A terrible philanderer for much of the series, Harry Svensson mellows over the years. He accepts responsibility for his failed marriages and his children’s resentment. He also realizes that you can’t think in black-and-white when dealing with people, and that everyone, including himself—and especially his children—is a shade of grey. In what is perhaps Harry’s finest moment, he sacrifices his firm’s merger for his relationship with Abigail. When told that the deal hinges on firing Abigail, he calls off the merger for his daughter’s sake, something he would not have considered four years prior.
Throughout the series, Lucy, the baby of the family, matures and stops accepting her father’s support. She opens her own practice, finds love, and co-parents her daughter from her first marriage. Self-centred Daniel learns to support his future “baby momma” and child. After revisiting his journal, he finds the courage to break free from Harry’s practice and open one of his own based on collaborative family law.
The End
All good things must come to an end, and so does Family Law with the fourth season. I’m not going to lie: I’m disappointed.

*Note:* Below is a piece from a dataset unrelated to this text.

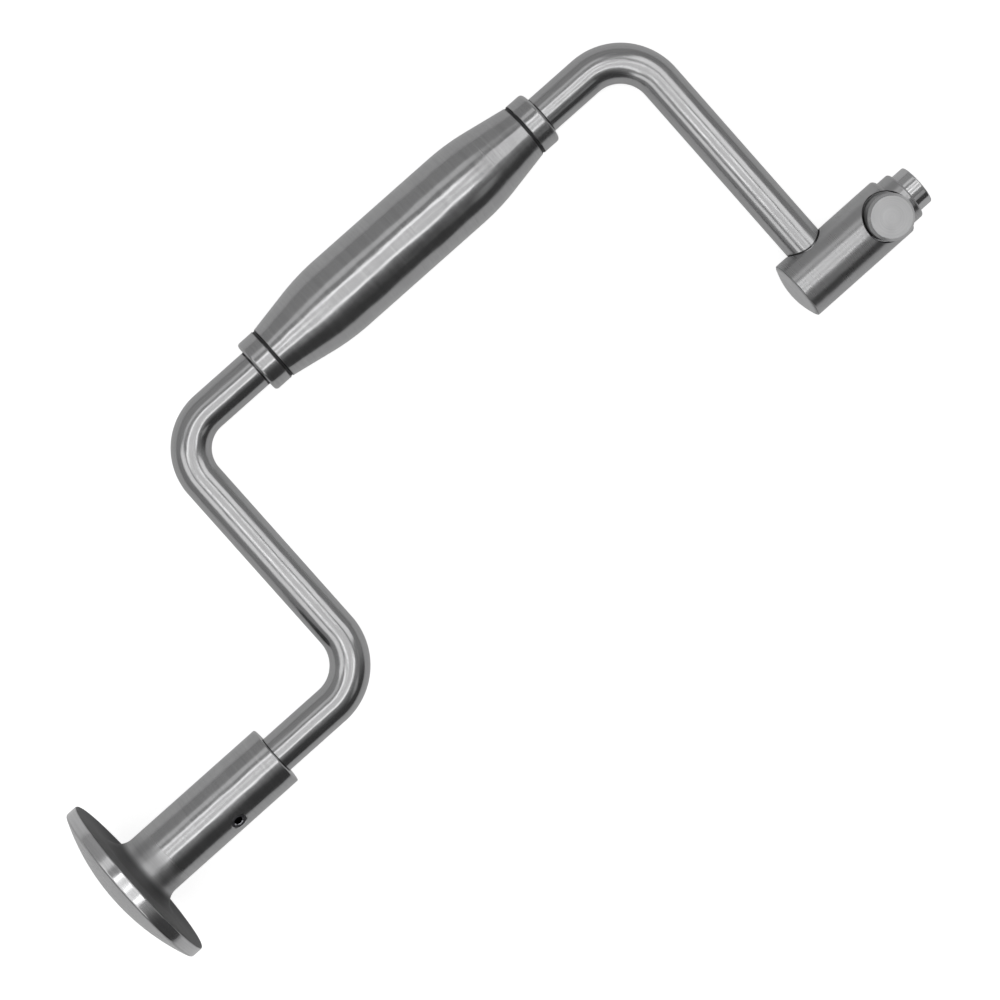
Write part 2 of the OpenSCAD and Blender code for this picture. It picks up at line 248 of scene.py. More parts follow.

But my disappointment is tempered with the beautiful send-off the writers gave the characters. All four Svenssons are messes at the start of the series. They come into their own by the end of the final season, but it’s not enough.

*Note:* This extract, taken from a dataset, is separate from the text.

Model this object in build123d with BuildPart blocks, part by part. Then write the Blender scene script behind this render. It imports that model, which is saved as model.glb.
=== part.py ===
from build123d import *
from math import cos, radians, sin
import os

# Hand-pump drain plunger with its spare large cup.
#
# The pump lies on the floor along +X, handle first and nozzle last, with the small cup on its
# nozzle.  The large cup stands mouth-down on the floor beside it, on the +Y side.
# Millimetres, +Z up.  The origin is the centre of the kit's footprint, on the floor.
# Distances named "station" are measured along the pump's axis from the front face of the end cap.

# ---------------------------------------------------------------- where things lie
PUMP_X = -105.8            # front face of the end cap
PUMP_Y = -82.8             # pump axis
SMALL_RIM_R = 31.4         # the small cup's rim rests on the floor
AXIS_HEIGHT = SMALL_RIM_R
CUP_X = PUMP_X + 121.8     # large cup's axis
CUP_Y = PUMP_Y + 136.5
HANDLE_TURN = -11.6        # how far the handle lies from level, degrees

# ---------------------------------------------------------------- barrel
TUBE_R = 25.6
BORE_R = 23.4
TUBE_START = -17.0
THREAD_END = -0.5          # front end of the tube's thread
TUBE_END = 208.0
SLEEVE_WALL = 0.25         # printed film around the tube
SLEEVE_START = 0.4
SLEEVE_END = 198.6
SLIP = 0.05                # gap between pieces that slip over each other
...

Ten episodes a season was also never enough.
And don’t even get me started on the final minute! I know it was meant to be a cutesy way to end the series, but I would pay to see Nathan Fillion join the cast. I don’t want it to end! Not now. Not ever!
RIP Family Law. You will be greatly missed.

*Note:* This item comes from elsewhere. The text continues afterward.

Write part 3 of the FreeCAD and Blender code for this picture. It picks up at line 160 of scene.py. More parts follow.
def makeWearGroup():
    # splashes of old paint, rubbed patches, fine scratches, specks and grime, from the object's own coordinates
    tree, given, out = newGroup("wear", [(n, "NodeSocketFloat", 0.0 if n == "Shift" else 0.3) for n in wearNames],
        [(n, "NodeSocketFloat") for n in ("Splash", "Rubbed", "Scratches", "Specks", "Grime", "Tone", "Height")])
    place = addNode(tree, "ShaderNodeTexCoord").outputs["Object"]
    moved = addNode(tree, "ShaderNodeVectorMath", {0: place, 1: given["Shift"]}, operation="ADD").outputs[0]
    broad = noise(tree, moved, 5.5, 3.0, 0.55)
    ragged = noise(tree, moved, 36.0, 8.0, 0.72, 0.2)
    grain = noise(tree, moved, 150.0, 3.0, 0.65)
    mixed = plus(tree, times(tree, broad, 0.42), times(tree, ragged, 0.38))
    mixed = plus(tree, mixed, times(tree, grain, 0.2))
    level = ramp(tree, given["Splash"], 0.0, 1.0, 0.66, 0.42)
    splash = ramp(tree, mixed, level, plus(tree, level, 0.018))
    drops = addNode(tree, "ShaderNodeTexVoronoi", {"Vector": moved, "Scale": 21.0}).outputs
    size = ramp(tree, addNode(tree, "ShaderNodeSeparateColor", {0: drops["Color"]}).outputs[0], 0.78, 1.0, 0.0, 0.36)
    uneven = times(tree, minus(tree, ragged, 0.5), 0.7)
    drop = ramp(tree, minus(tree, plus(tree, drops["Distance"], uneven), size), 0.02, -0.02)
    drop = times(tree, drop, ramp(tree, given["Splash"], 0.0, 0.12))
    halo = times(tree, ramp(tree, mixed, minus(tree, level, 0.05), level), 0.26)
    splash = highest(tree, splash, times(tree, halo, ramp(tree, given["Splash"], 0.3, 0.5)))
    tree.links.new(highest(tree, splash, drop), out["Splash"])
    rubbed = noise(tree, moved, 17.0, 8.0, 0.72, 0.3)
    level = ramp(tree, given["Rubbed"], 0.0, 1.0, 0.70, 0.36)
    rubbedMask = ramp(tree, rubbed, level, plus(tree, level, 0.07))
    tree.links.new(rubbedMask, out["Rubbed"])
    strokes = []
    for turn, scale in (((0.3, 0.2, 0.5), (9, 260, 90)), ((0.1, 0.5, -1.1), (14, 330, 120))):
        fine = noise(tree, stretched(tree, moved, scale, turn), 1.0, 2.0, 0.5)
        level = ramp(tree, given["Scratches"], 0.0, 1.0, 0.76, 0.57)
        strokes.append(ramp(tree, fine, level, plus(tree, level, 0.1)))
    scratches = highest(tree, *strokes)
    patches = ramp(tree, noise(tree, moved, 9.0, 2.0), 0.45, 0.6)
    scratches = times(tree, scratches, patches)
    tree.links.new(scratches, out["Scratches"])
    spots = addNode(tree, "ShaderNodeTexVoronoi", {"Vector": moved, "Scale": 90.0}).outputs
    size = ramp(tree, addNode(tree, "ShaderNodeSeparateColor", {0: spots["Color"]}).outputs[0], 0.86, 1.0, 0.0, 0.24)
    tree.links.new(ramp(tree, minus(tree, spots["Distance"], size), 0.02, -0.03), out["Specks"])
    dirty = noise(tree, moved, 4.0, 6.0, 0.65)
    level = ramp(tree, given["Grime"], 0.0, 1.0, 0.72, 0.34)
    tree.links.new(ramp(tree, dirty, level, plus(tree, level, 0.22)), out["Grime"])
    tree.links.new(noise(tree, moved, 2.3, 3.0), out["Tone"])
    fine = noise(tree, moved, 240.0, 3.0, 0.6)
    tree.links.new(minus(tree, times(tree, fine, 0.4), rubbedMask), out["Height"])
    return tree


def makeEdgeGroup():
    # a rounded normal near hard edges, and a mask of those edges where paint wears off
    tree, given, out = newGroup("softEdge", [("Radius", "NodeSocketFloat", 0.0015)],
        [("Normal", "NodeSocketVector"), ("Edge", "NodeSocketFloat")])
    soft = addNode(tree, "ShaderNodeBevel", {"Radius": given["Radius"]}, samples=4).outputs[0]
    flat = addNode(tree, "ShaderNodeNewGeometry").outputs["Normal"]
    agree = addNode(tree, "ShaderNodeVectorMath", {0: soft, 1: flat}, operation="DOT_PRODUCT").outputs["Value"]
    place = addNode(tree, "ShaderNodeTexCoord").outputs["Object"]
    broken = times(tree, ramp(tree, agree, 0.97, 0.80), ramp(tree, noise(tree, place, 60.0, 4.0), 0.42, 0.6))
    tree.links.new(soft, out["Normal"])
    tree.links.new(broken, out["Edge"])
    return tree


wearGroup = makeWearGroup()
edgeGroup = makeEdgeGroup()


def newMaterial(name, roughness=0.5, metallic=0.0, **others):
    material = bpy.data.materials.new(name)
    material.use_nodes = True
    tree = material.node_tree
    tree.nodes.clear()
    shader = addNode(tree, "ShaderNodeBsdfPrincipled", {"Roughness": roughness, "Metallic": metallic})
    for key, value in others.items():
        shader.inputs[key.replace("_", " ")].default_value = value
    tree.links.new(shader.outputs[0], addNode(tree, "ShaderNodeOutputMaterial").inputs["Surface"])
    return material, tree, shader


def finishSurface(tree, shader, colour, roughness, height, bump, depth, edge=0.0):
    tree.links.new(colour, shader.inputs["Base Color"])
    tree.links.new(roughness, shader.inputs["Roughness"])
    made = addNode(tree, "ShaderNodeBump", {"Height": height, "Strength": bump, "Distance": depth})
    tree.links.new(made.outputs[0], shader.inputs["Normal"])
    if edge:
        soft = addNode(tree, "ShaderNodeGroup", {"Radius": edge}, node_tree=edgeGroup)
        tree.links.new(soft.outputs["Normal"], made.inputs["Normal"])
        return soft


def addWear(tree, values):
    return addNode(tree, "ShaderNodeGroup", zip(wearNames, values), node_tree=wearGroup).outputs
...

The last book I released, I Was, Am, Will Be Alice, is a time travel fiction (largely inspired by The Time Traveler’s Wife), as is my as of yet unfinished manuscript, tentatively entitled Cat and Mouse: A Love Story, largely inspired
The future is a dystopia, largely due to the fact that a meteor will hit Earth with devastating consequences. They have figured out how to transfer consciousness back in time with the help of a large supercomputer. A team of scientists have their consciousnesses sent back in time to change the past and make the world a better place. To do this, the supercomputer–known as the Director–pinpoints the moment of a host’s death and transfers the future consciousness in the seconds before the host dies. This show is made interesting by the characters of the hosts, which include an FBI agent with a failing marriage, a mentally impaired woman and her social worker, an addict, a teenaged football player, and a woman who is fighting for custody of her son with her abusive, police officer husband. Eric McCormack, a long time favourite of mine since Will and Grace, stars.
When a seemingly bad guy steals a time machine from a top secret think tank, a historian, a soldier, and a pilot chase him through time in an effort to preserve the timeline. In the first episode, misunderstood Garcia Flynn (expertly played Goran Visnjic) introduces the Rittenhouse Corporation, a Mafia-like group of people who have infiltrated every aspect of government and power corporations for centuries. Through the course of the season, we learn that Flynn is only out to stop Rittenhouse to save his family (whom he believes was murdered by members of Rittenhouse) and make the world a better place. Abigail Spencer, Matt Lanter, and Malcolm Barrett have such incredible chemistry as the team of heroes out to stop Flynn, that by the time they realize they’re fighting for the wrong team, they can do no wrong in the viewers’ eyes.
Based on the movie by the same name, Frequency supposes that a ham radio can connect the present to the past. In Frequency, police officer Raimy Sullivan learns she can talk to her father over his old radio. The only problem is her father died 20 years ago. Raimy gives her father advice which saves him from the accident that took his life. She goes into work the next morning only to learn that her mother–safe before Raimy had saved her father’s life–went missing twenty years ago and her bones are on the coroner’s table. Her mother, it seems, was a victim of the Nightingale Killer. As if to make matters worse, she is a stranger to her fiancee. Raimy and her father, Frank, spend the season as partners as they try to catch the Nightingale Killer on both ends of the time continuum.
I remember seeing Time After Time, the movie, as a young adult. I loved the fact that H. G. Wells was portrayed as a time traveller. The Time Machine reads more like a journal, after all, documenting the travels of a scientist into the past and incredibly distant future to check in on the evolution of mankind. It’s not hard to imagine that the novel was Wells’s actual journal. In Time After Time, H.G. Wells invents a time machine that is immediately appropriated by Jack the Ripper who goes forward in time to escape capture and continues his murderous ways. The show is more cat and mouse thriller than time travel epic as Dr. John Stephenson (Jack the Ripper) taunts Wells, daring him to follow through with his threat to capture him before his next kill.
A time travelling duffle bag is absurd on the face of it. Even so, I could accept it provided the show did something smart with it. In the first two episodes, Dan goes back to make sure the American Revolution happens, only to find that the founding fathers are even dumber than he is, and though they love their guns and will only be riled when the British threaten to take them away (cue the political satire), they refuse to do anything more than threaten to take the guns and aver their love for guns. There’s a love affair (as in Time After Time), false identities with modern names, and claiming of song lyrics that won’t be written for centuries (as in Back to the Future). Though there may be a few moments that made me smile, this was even more groan-worthy than Legends of Tomorrow at it’s campy best.